-- Start Raw data --
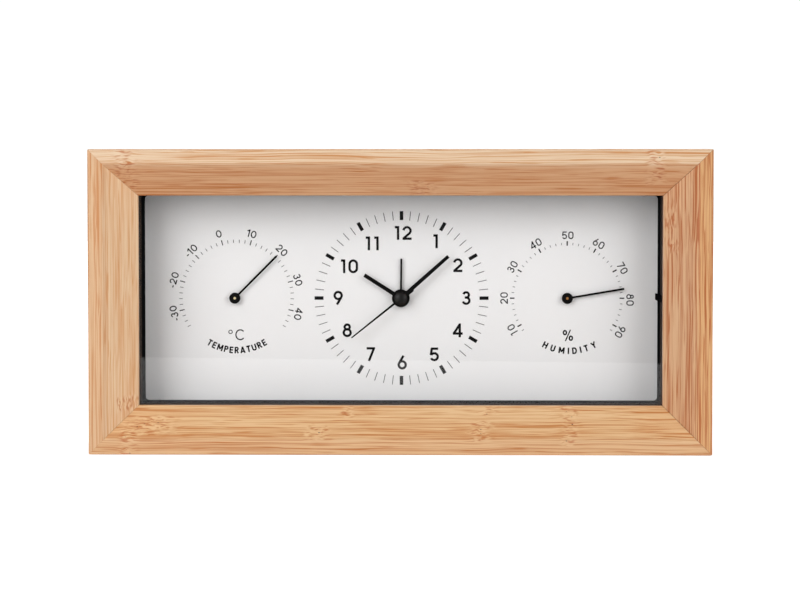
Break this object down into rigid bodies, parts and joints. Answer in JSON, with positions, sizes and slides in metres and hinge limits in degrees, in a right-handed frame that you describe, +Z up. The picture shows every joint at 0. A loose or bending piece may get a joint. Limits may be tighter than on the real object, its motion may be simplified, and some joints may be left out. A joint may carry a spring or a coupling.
{
  "type": "thermometer hygrometer clock",
  "caption": "Free-standing bamboo frame with a glazed dial panel that holds a thermometer, an alarm clock and a hygrometer side by side",
  "frame": {"origin": "under the middle of the frame, on the surface that it stands on", "axes": "+X to the right as seen from the front, +Y to the back, +Z up"},
  "size_m": [0.255, 0.054, 0.125],
  "materials": {
    "bamboo": "oiled bamboo, satin",
    "glass": "clear flat glass",
    "gasket_foam": "black foam strip",
    "case_black": "black moulded plastic",
    "panel_black": "black painted fibreboard",
    "dial_white": "matte white sheet with black print",
    "hand_black": "matte black",
    "switch_white": "white moulded plastic",
    "gear_ivory": "ivory moulded plastic",
    "magnet_grey": "sintered magnet",
    "steel": "plain steel",
    "brass": "bright brass",
    "copper": "enamelled copper wire",
    "board_green": "green circuit board",
    "battery_wrap": "plain dark wrapper"
  },
  "bodies": {
    "root": {"bottom_rail": "bamboo", "top_rail": "bamboo", "left_rail": "bamboo", "right_rail": "bamboo", "corner_splines": "bamboo", "glass_pane": "glass", "glass_gasket": "gasket_foam", "front_spacers": "case_black", "rear_spacers": "case_black", "dial_board": "case_black", "dial_plate": "dial_white", "back_panel": "panel_black", "panel_screws": "steel", "movement_front_plate": "case_black", "movement_middle_plate": "case_black", "movement_back_shell": "case_black", "movement_screws": "steel", "movement_mounting_screws": "steel", "stator": "steel", "coil_core": "steel", "coil_bobbin": "case_black", "coil_winding": "copper", "circuit_board": "board_green", "chip_blob": "case_black", "quartz_crystal": "steel", "buzzer": "case_black", "alarm_contact_spring": "brass", "battery": "battery_wrap", "battery_contact_positive": "steel", "battery_contact_negative": "steel", "thermometer_cup": "case_black", "thermometer_coil": "brass", "thermometer_bridge": "steel", "hygrometer_cup": "case_black", "hygrometer_coil": "brass", "hygrometer_bridge": "steel", "bridge_screws": "steel", "instrument_screws": "steel"},
    "second_hand_arbor": {"second_wheel": "gear_ivory", "second_hand": "hand_black", "second_hand_cap": "hand_black"},
    "third_wheel": {"third_wheel": "gear_ivory"},
    "centre_wheel": {"centre_wheel": "gear_ivory"},
    "intermediate_wheel": {"intermediate_wheel": "gear_ivory"},
    "rotor": {"rotor": "magnet_grey"},
    "minute_hand_tube": {"minute_cannon": "gear_ivory", "minute_hand": "hand_black"},
    "minute_wheel": {"minute_wheel": "gear_ivory"},
    "hour_hand_tube": {"hour_wheel": "gear_ivory", "hour_hand": "hand_black"},
    "time_set_knob": {"time_set_knob": "case_black"},
    "alarm_hand_tube": {"alarm_wheel": "gear_ivory", "alarm_hand": "hand_black"},
    "alarm_set_knob": {"alarm_set_knob": "case_black"},
    "alarm_switch": {"alarm_switch": "switch_white"},
    "thermometer_pointer": {"thermometer_arbor": "brass", "thermometer_pointer": "hand_black"},
    "hygrometer_pointer": {"hygrometer_arbor": "brass", "hygrometer_pointer": "hand_black"}
  },
  "joints": [
    {"name": "second_hand_turn", "type": "hinge", "parent": "root", "child": "second_hand_arbor", "pos_m": [0, 0.01, 0.0625], "axis": [0, 1, 0], "continuous": true},
    {"name": "third_wheel_turn", "type": "hinge", "parent": "root", "child": "third_wheel", "pos_m": [0.00781, 0.01, 0.06906], "axis": [0, 1, 0], "continuous": true},
    {"name": "centre_wheel_turn", "type": "hinge", "parent": "root", "child": "centre_wheel", "pos_m": [0, 0.01, 0.0625], "axis": [0, 1, 0], "continuous": true},
    {"name": "intermediate_wheel_turn", "type": "hinge", "parent": "root", "child": "intermediate_wheel", "pos_m": [-0.00585, 0.01, 0.07086], "axis": [0, 1, 0], "continuous": true},
    {"name": "rotor_turn", "type": "hinge", "parent": "root", "child": "rotor", "pos_m": [-0.00225, 0.01, 0.07709], "axis": [0, 1, 0], "continuous": true},
    {"name": "minute_hand_turn", "type": "hinge", "parent": "root", "child": "minute_hand_tube", "pos_m": [0, 0.01, 0.0625], "axis": [0, 1, 0], "continuous": true},
    {"name": "minute_wheel_turn", "type": "hinge", "parent": "root", "child": "minute_wheel", "pos_m": [-0.0084, 0.01, 0.0625], "axis": [0, 1, 0], "continuous": true},
    {"name": "hour_hand_turn", "type": "hinge", "parent": "root", "child": "hour_hand_tube", "pos_m": [0, 0.01, 0.0625], "axis": [0, 1, 0], "continuous": true},
    {"name": "time_set_knob_turn", "type": "hinge", "parent": "root", "child": "time_set_knob", "pos_m": [-0.01568, 0.01, 0.0667], "axis": [0, 1, 0], "continuous": true},
    {"name": "alarm_hand_turn", "type": "hinge", "parent": "root", "child": "alarm_hand_tube", "pos_m": [0, 0.01, 0.0625], "axis": [0, 1, 0], "continuous": true},
    {"name": "alarm_set_knob_turn", "type": "hinge", "parent": "root", "child": "alarm_set_knob", "pos_m": [0.00881, 0.01, 0.05633], "axis": [0, 1, 0], "continuous": true},
    {"name": "alarm_switch_slide", "type": "slide", "parent": "root", "child": "alarm_switch", "axis": [1, 0, 0], "range_m": [0, 0.003]},
    {"name": "thermometer_pointer_turn", "type": "hinge", "parent": "root", "child": "thermometer_pointer", "pos_m": [-0.0702, 0.01, 0.0625], "axis": [0, 1, 0], "range_deg": [-166, 77], "stiffness_Nm_per_rad": 0.0002},
    {"name": "hygrometer_pointer_turn", "type": "hinge", "parent": "root", "child": "hygrometer_pointer", "pos_m": [0.0702, 0.01, 0.0625], "axis": [0, 1, 0], "range_deg": [-207, 46], "stiffness_Nm_per_rad": 0.0002}
  ],
  "couplings": [
    {"joint": "third_wheel_turn", "follows": "second_hand_turn", "ratio": -0.125},
    {"joint": "centre_wheel_turn", "follows": "second_hand_turn", "ratio": 0.016667},
    {"joint": "intermediate_wheel_turn", "follows": "second_hand_turn", "ratio": -6},
    {"joint": "rotor_turn", "follows": "second_hand_turn", "ratio": 30},
    {"joint": "minute_wheel_turn", "follows": "minute_hand_turn", "ratio": -0.33333},
    {"joint": "hour_hand_turn", "follows": "minute_hand_turn", "ratio": 0.083333},
    {"joint": "time_set_knob_turn", "follows": "minute_hand_turn", "ratio": 1},
    {"joint": "alarm_set_knob_turn", "follows": "alarm_hand_turn", "ratio": -4.3333}
  ]
}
-- End Raw data --
» Task brief
Print out the whole listing exactly as it appears.

» Solution for this task
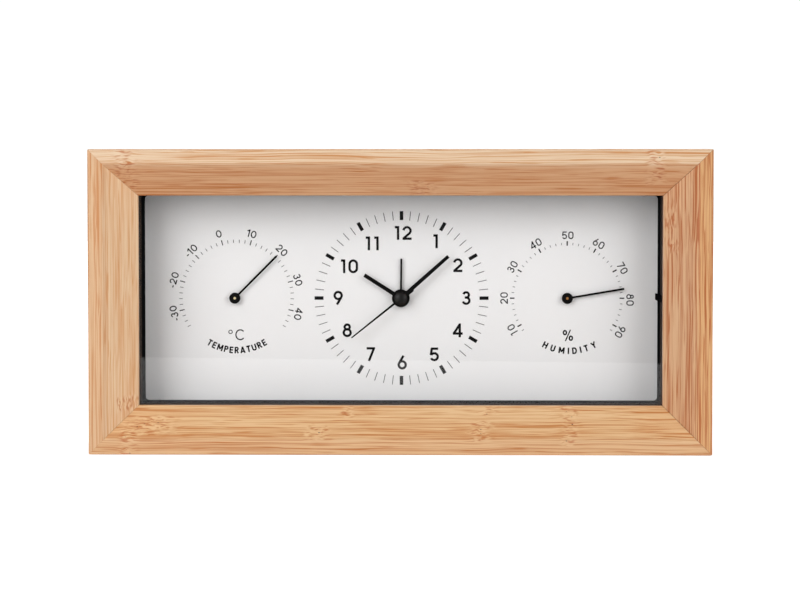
Break this object down into rigid bodies, parts and joints. Answer in JSON, with positions, sizes and slides in metres and hinge limits in degrees, in a right-handed frame that you describe, +Z up. The picture shows every joint at 0. A loose or bending piece may get a joint. Limits may be tighter than on the real object, its motion may be simplified, and some joints may be left out. A joint may carry a spring or a coupling.
{
  "type": "thermometer hygrometer clock",
  "caption": "Free-standing bamboo frame with a glazed dial panel that holds a thermometer, an alarm clock and a hygrometer side by side",
  "frame": {"origin": "under the middle of the frame, on the surface that it stands on", "axes": "+X to the right as seen from the front, +Y to the back, +Z up"},
  "size_m": [0.255, 0.054, 0.125],
  "materials": {
    "bamboo": "oiled bamboo, satin",
    "glass": "clear flat glass",
    "gasket_foam": "black foam strip",
    "case_black": "black moulded plastic",
    "panel_black": "black painted fibreboard",
    "dial_white": "matte white sheet with black print",
    "hand_black": "matte black",
    "switch_white": "white moulded plastic",
    "gear_ivory": "ivory moulded plastic",
    "magnet_grey": "sintered magnet",
    "steel": "plain steel",
    "brass": "bright brass",
    "copper": "enamelled copper wire",
    "board_green": "green circuit board",
    "battery_wrap": "plain dark wrapper"
  },
  "bodies": {
    "root": {"bottom_rail": "bamboo", "top_rail": "bamboo", "left_rail": "bamboo", "right_rail": "bamboo", "corner_splines": "bamboo", "glass_pane": "glass", "glass_gasket": "gasket_foam", "front_spacers": "case_black", "rear_spacers": "case_black", "dial_board": "case_black", "dial_plate": "dial_white", "back_panel": "panel_black", "panel_screws": "steel", "movement_front_plate": "case_black", "movement_middle_plate": "case_black", "movement_back_shell": "case_black", "movement_screws": "steel", "movement_mounting_screws": "steel", "stator": "steel", "coil_core": "steel", "coil_bobbin": "case_black", "coil_winding": "copper", "circuit_board": "board_green", "chip_blob": "case_black", "quartz_crystal": "steel", "buzzer": "case_black", "alarm_contact_spring": "brass", "battery": "battery_wrap", "battery_contact_positive": "steel", "battery_contact_negative": "steel", "thermometer_cup": "case_black", "thermometer_coil": "brass", "thermometer_bridge": "steel", "hygrometer_cup": "case_black", "hygrometer_coil": "brass", "hygrometer_bridge": "steel", "bridge_screws": "steel", "instrument_screws": "steel"},
    "second_hand_arbor": {"second_wheel": "gear_ivory", "second_hand": "hand_black", "second_hand_cap": "hand_black"},
    "third_wheel": {"third_wheel": "gear_ivory"},
    "centre_wheel": {"centre_wheel": "gear_ivory"},
    "intermediate_wheel": {"intermediate_wheel": "gear_ivory"},
    "rotor": {"rotor": "magnet_grey"},
    "minute_hand_tube": {"minute_cannon": "gear_ivory", "minute_hand": "hand_black"},
    "minute_wheel": {"minute_wheel": "gear_ivory"},
    "hour_hand_tube": {"hour_wheel": "gear_ivory", "hour_hand": "hand_black"},
    "time_set_knob": {"time_set_knob": "case_black"},
    "alarm_hand_tube": {"alarm_wheel": "gear_ivory", "alarm_hand": "hand_black"},
    "alarm_set_knob": {"alarm_set_knob": "case_black"},
    "alarm_switch": {"alarm_switch": "switch_white"},
    "thermometer_pointer": {"thermometer_arbor": "brass", "thermometer_pointer": "hand_black"},
    "hygrometer_pointer": {"hygrometer_arbor": "brass", "hygrometer_pointer": "hand_black"}
  },
  "joints": [
    {"name": "second_hand_turn", "type": "hinge", "parent": "root", "child": "second_hand_arbor", "pos_m": [0, 0.01, 0.0625], "axis": [0, 1, 0], "continuous": true},
    {"name": "third_wheel_turn", "type": "hinge", "parent": "root", "child": "third_wheel", "pos_m": [0.00781, 0.01, 0.06906], "axis": [0, 1, 0], "continuous": true},
    {"name": "centre_wheel_turn", "type": "hinge", "parent": "root", "child": "centre_wheel", "pos_m": [0, 0.01, 0.0625], "axis": [0, 1, 0], "continuous": true},
    {"name": "intermediate_wheel_turn", "type": "hinge", "parent": "root", "child": "intermediate_wheel", "pos_m": [-0.00585, 0.01, 0.07086], "axis": [0, 1, 0], "continuous": true},
    {"name": "rotor_turn", "type": "hinge", "parent": "root", "child": "rotor", "pos_m": [-0.00225, 0.01, 0.07709], "axis": [0, 1, 0], "continuous": true},
    {"name": "minute_hand_turn", "type": "hinge", "parent": "root", "child": "minute_hand_tube", "pos_m": [0, 0.01, 0.0625], "axis": [0, 1, 0], "continuous": true},
    {"name": "minute_wheel_turn", "type": "hinge", "parent": "root", "child": "minute_wheel", "pos_m": [-0.0084, 0.01, 0.0625], "axis": [0, 1, 0], "continuous": true},
    {"name": "hour_hand_turn", "type": "hinge", "parent": "root", "child": "hour_hand_tube", "pos_m": [0, 0.01, 0.0625], "axis": [0, 1, 0], "continuous": true},
    {"name": "time_set_knob_turn", "type": "hinge", "parent": "root", "child": "time_set_knob", "pos_m": [-0.01568, 0.01, 0.0667], "axis": [0, 1, 0], "continuous": true},
    {"name": "alarm_hand_turn", "type": "hinge", "parent": "root", "child": "alarm_hand_tube", "pos_m": [0, 0.01, 0.0625], "axis": [0, 1, 0], "continuous": true},
    {"name": "alarm_set_knob_turn", "type": "hinge", "parent": "root", "child": "alarm_set_knob", "pos_m": [0.00881, 0.01, 0.05633], "axis": [0, 1, 0], "continuous": true},
    {"name": "alarm_switch_slide", "type": "slide", "parent": "root", "child": "alarm_switch", "axis": [1, 0, 0], "range_m": [0, 0.003]},
    {"name": "thermometer_pointer_turn", "type": "hinge", "parent": "root", "child": "thermometer_pointer", "pos_m": [-0.0702, 0.01, 0.0625], "axis": [0, 1, 0], "range_deg": [-166, 77], "stiffness_Nm_per_rad": 0.0002},
    {"name": "hygrometer_pointer_turn", "type": "hinge", "parent": "root", "child": "hygrometer_pointer", "pos_m": [0.0702, 0.01, 0.0625], "axis": [0, 1, 0], "range_deg": [-207, 46], "stiffness_Nm_per_rad": 0.0002}
  ],
  "couplings": [
    {"joint": "third_wheel_turn", "follows": "second_hand_turn", "ratio": -0.125},
    {"joint": "centre_wheel_turn", "follows": "second_hand_turn", "ratio": 0.016667},
    {"joint": "intermediate_wheel_turn", "follows": "second_hand_turn", "ratio": -6},
    {"joint": "rotor_turn", "follows": "second_hand_turn", "ratio": 30},
    {"joint": "minute_wheel_turn", "follows": "minute_hand_turn", "ratio": -0.33333},
    {"joint": "hour_hand_turn", "follows": "minute_hand_turn", "ratio": 0.083333},
    {"joint": "time_set_knob_turn", "follows": "minute_hand_turn", "ratio": 1},
    {"joint": "alarm_set_knob_turn", "follows": "alarm_hand_turn", "ratio": -4.3333}
  ]
}